Among the entries below, find the lines with "type" and copy them.

Entries supplied:

## begin

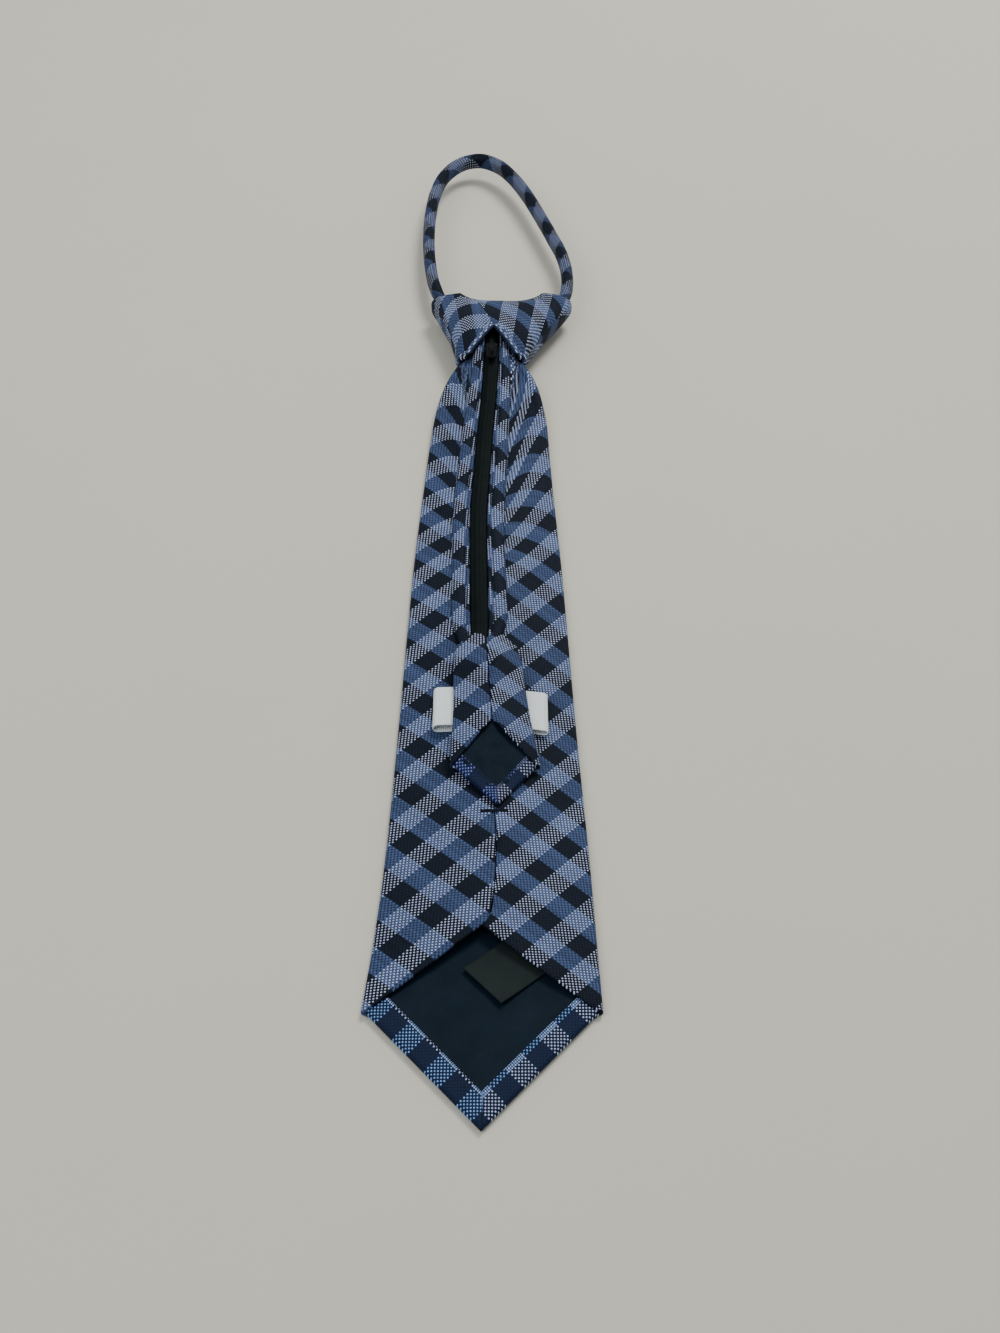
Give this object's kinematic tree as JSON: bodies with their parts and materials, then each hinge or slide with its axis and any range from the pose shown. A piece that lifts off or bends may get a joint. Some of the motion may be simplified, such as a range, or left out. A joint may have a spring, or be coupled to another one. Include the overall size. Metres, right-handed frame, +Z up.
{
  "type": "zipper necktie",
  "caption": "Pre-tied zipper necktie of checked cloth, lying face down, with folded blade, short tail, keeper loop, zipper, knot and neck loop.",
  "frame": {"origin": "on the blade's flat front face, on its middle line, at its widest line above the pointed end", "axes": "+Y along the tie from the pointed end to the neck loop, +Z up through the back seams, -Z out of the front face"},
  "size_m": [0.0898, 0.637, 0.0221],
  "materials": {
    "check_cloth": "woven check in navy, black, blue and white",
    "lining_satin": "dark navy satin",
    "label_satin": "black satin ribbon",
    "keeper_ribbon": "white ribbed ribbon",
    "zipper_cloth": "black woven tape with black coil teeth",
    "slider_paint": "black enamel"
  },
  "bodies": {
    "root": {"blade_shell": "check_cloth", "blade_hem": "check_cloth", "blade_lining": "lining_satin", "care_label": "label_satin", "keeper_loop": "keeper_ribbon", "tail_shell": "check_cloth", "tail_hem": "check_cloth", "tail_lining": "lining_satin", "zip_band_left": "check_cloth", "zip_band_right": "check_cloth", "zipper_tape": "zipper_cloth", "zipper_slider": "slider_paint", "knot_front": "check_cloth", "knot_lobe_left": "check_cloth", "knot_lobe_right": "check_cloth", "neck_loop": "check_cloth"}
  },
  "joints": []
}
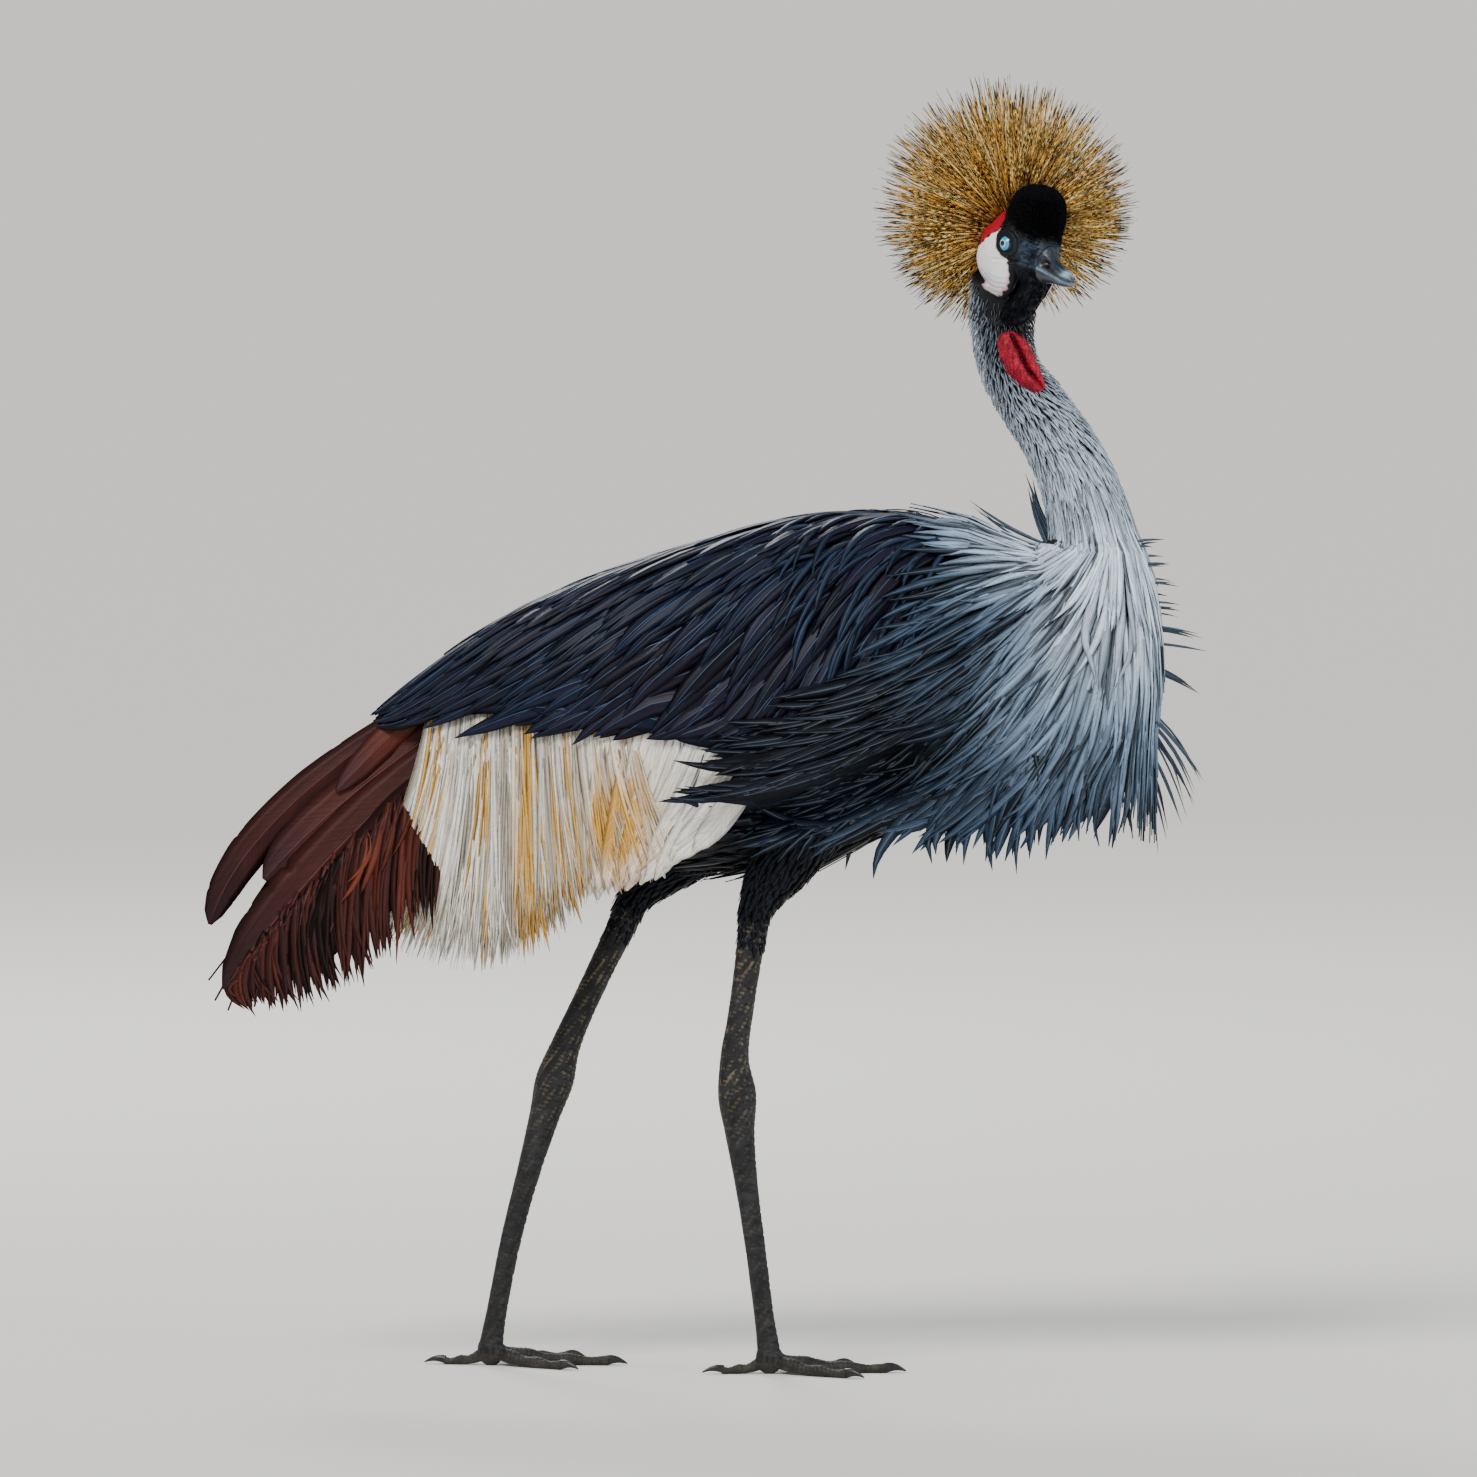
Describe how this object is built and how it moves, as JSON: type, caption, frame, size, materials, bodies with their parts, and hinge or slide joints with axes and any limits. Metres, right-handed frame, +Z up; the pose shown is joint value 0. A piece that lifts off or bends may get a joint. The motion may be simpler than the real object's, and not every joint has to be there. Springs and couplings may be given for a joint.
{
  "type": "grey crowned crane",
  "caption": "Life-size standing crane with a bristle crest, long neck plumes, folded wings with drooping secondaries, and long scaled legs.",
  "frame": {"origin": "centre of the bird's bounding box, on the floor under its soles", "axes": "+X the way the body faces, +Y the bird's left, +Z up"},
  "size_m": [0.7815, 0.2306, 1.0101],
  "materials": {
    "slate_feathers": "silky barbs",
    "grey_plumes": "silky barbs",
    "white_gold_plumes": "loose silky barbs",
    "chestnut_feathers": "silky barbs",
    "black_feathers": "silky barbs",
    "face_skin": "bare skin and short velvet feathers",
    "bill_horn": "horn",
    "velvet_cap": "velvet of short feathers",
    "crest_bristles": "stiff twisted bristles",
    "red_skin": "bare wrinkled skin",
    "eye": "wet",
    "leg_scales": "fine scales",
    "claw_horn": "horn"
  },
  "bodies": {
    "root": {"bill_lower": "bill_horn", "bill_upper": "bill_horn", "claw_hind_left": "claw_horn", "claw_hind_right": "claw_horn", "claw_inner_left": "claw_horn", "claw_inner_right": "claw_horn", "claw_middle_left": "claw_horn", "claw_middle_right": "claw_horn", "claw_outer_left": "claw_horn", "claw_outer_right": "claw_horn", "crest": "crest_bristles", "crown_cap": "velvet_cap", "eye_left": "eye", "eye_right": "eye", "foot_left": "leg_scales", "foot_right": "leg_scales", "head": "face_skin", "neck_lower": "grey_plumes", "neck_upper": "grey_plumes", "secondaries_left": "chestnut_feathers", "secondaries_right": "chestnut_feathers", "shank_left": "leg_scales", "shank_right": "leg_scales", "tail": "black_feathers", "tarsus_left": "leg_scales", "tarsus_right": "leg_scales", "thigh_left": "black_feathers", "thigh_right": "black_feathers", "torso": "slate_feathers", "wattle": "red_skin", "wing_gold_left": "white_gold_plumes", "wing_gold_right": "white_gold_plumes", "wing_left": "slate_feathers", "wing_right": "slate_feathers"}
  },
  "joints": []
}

## end
## begin

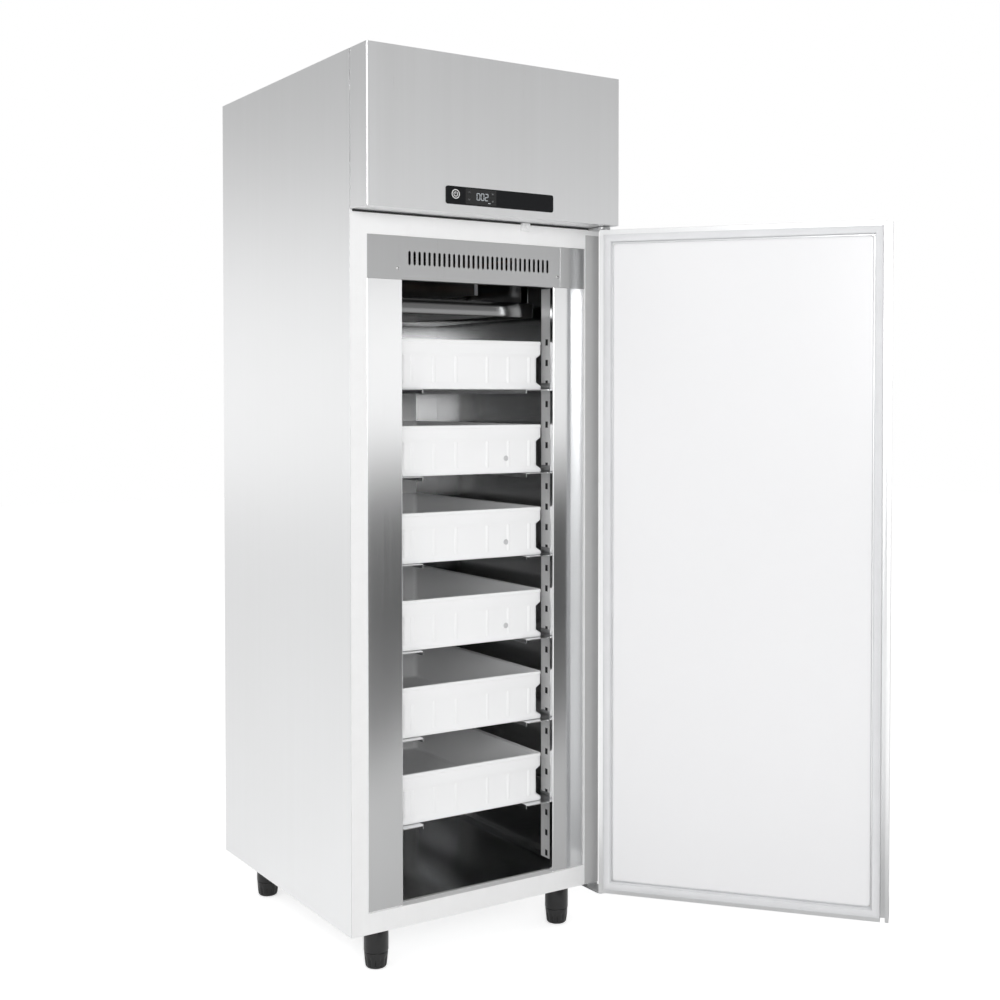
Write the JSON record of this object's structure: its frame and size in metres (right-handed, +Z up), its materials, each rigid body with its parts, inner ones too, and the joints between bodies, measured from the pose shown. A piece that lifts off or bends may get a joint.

## end
## begin

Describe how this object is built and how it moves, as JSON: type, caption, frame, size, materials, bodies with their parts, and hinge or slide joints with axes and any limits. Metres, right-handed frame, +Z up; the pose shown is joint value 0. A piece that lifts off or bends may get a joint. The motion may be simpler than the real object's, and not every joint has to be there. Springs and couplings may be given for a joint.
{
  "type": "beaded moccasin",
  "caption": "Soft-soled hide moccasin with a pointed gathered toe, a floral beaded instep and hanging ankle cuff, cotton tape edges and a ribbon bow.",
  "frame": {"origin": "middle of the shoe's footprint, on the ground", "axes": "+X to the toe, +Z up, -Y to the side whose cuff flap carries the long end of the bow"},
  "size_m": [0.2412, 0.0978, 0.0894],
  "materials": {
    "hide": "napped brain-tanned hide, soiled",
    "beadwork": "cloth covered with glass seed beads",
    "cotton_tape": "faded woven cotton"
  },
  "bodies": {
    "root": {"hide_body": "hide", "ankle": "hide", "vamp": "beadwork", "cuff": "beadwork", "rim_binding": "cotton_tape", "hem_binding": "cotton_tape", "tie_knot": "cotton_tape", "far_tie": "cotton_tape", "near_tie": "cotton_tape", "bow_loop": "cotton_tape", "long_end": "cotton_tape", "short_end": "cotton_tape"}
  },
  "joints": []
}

## end

Expected answer:
  "type": "zipper necktie",
Describe how this object is built and how it moves, as JSON: type, caption, frame, size, materials, bodies with their parts, and hinge or slide joints with axes and any limits. Metres, right-handed frame, +Z up; the pose shown is joint value 0. A piece that lifts off or bends may get a joint. The motion may be simpler than the real object's, and not every joint has to be there. Springs and couplings may be given for a joint.
  "type": "grey crowned crane",
Describe how this object is built and how it moves, as JSON: type, caption, frame, size, materials, bodies with their parts, and hinge or slide joints with axes and any limits. Metres, right-handed frame, +Z up; the pose shown is joint value 0. A piece that lifts off or bends may get a joint. The motion may be simpler than the real object's, and not every joint has to be there. Springs and couplings may be given for a joint.
  "type": "beaded moccasin",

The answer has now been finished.